Stated exercise >> Your task is to print all of the data word for word.

Supplied information >>

##########

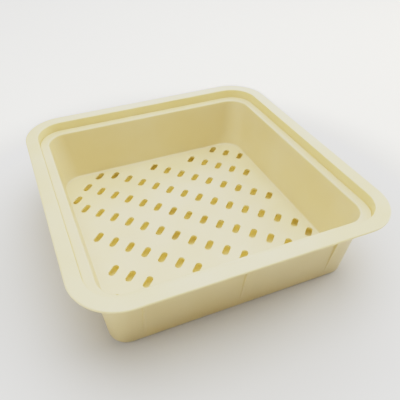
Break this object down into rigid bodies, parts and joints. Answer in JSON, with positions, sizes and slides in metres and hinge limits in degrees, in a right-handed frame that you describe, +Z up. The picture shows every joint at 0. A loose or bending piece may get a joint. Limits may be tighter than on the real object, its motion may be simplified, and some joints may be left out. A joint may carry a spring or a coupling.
{
  "type": "square cheese mould",
  "caption": "Square cheese mould of ivory plastic: a tub with a stepped rim, and a lift-out drainage basket with a slotted floor that hangs in it by its flange.",
  "frame": {"origin": "centre of the tub's underside, on the surface that the mould stands on", "axes": "+Z up out of the mould's mouth; X and Y along the sides of the square"},
  "size_m": [0.23, 0.23, 0.064],
  "materials": {
    "ivory_plastic_tub": "moulded ivory polypropylene, satin",
    "ivory_plastic_basket": "moulded ivory polypropylene, satin"
  },
  "bodies": {
    "tub": {"outer_tub": "ivory_plastic_tub"},
    "basket": {"drain_basket": "ivory_plastic_basket"}
  },
  "joints": [
    {"name": "basket_lift", "type": "slide", "parent": "tub", "child": "basket", "axis": [0, 0, 1], "range_m": [0, 0.07]}
  ]
}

##########

Problem solution >>
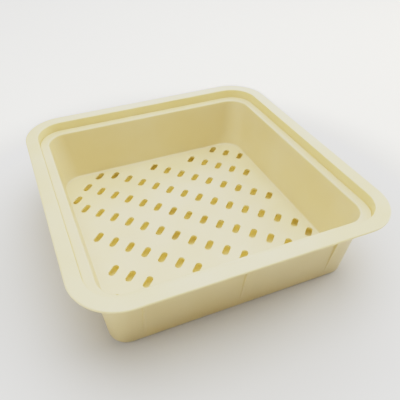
Break this object down into rigid bodies, parts and joints. Answer in JSON, with positions, sizes and slides in metres and hinge limits in degrees, in a right-handed frame that you describe, +Z up. The picture shows every joint at 0. A loose or bending piece may get a joint. Limits may be tighter than on the real object, its motion may be simplified, and some joints may be left out. A joint may carry a spring or a coupling.
{
  "type": "square cheese mould",
  "caption": "Square cheese mould of ivory plastic: a tub with a stepped rim, and a lift-out drainage basket with a slotted floor that hangs in it by its flange.",
  "frame": {"origin": "centre of the tub's underside, on the surface that the mould stands on", "axes": "+Z up out of the mould's mouth; X and Y along the sides of the square"},
  "size_m": [0.23, 0.23, 0.064],
  "materials": {
    "ivory_plastic_tub": "moulded ivory polypropylene, satin",
    "ivory_plastic_basket": "moulded ivory polypropylene, satin"
  },
  "bodies": {
    "tub": {"outer_tub": "ivory_plastic_tub"},
    "basket": {"drain_basket": "ivory_plastic_basket"}
  },
  "joints": [
    {"name": "basket_lift", "type": "slide", "parent": "tub", "child": "basket", "axis": [0, 0, 1], "range_m": [0, 0.07]}
  ]
}